Biden’s problem, according to Kamala, wasn’t that he was mentally unfit, but that he didn’t appreciate her enough. That’s not a compelling problem to anyone who isn’t Kamala.
But if Kamala isn’t loyal, why did she let the trainwreck go forward? The obvious answer is because she wanted the 2024 nomination and she knew that the only way she was going to get it was if Biden were forced to drop out and the party had no time to do anything but elevate her.
What that really means is that ‘107 Days’ isn’t an excuse: it was her plan or hope all along.
Kamala needs Democrats to believe that she had a foreshortened campaign unwillingly thrust on her because of matters beyond her control, but she was all too willing. Had she pushed Biden to drop out earlier, there would have been a competitive primary and she wouldn’t have gotten Biden’s endorsement. Avoiding both required waiting until there were ‘107 Days’ left.
The dog chasing the car caught it and then didn’t know what to do with it except waste an incredible fortune, reinvent her campaign and identity several times over, then hang out with Oprah while remaining certain that the country would support her for no apparent reason.
That’s the real story of the campaign, the one we tell in ‘107 Horrible Days: The Real Story of the Kamala Campaign’: the new pamphlet from the David Horowitz Freedom Center showing the actual truth about the worst campaign in history. Kamala wants everyone to think it’s not her fault, it’s the fault of Biden’s inner circle who, she claims, were also very, very mean to her.
But it is her fault. Kamala clumsily played ‘Game of Thrones’ but couldn’t keep the throne. Now she wants another shot at it, after blowing the last one, because the crisis she helped create by propping up the lie that Biden was functional for her own personal gain gave her less time.
Kamala can’t admit that Biden was senile because then she’d be admitting her guilt. Now that she’s facing the prospect of a competitive primary in 2028, she certainly can’t admit that she would have come in dead last in a 2024 primary. She wants to convince her party that after losing one presidential election, she’s fit to run again because she was unable to make the one crucial decision that she had the opportunity to make in her entire vice presidential career.
That’s the worst sales pitch ever.
Some of this would at least be defensible if she actually had been loyal to Biden. Picking your boss over your party and country isn’t exactly the stuff of presidential timber, more likely war crimes trials, but at least there would have been some shred of nobility there. Instead, Kamala shreds Biden proving that she propped him up because of her self-interest, not his interests.

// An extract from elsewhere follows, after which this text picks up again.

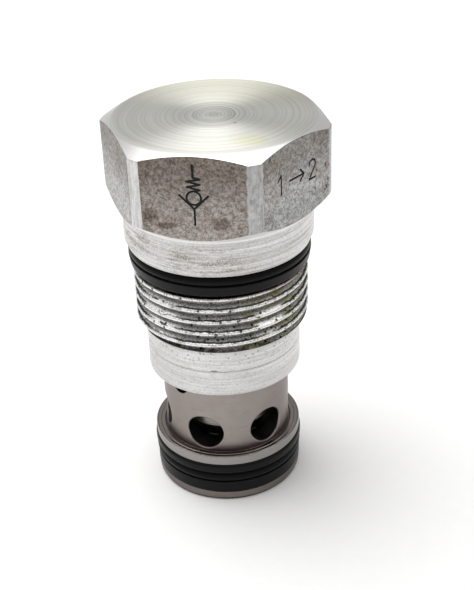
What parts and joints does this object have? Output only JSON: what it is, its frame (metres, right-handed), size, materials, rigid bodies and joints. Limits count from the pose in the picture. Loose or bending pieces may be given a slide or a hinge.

The only portrait that emerges from ‘107 Days’ is of someone so selfish that they’re a black hole of narcissism. Kamala constantly rages at the Biden administration for not praising her enough. Her most traumatic moment is losing the presidential election. “It says a lot about how traumatized we both were by what happened that night that Doug and I never discussed it with each other until I sat down to write this book,” she reveals in her campaign memoir.
As bad as some of her predecessors were, I don’t recall any of them describing a political defeat as so traumatizing that she had to all but recover memories to write her campaign memoir.
107 Days’ is a narcissist’s whine into the void. Kamala Harris spent her entire life being told she was special and destined for great things for reasons that no one has been able to justify. After wrecking her party, her administration and the hopes and dreams of her donors and voters, she makes no apologies, finds no fault with herself, but doubles down on being all about herself.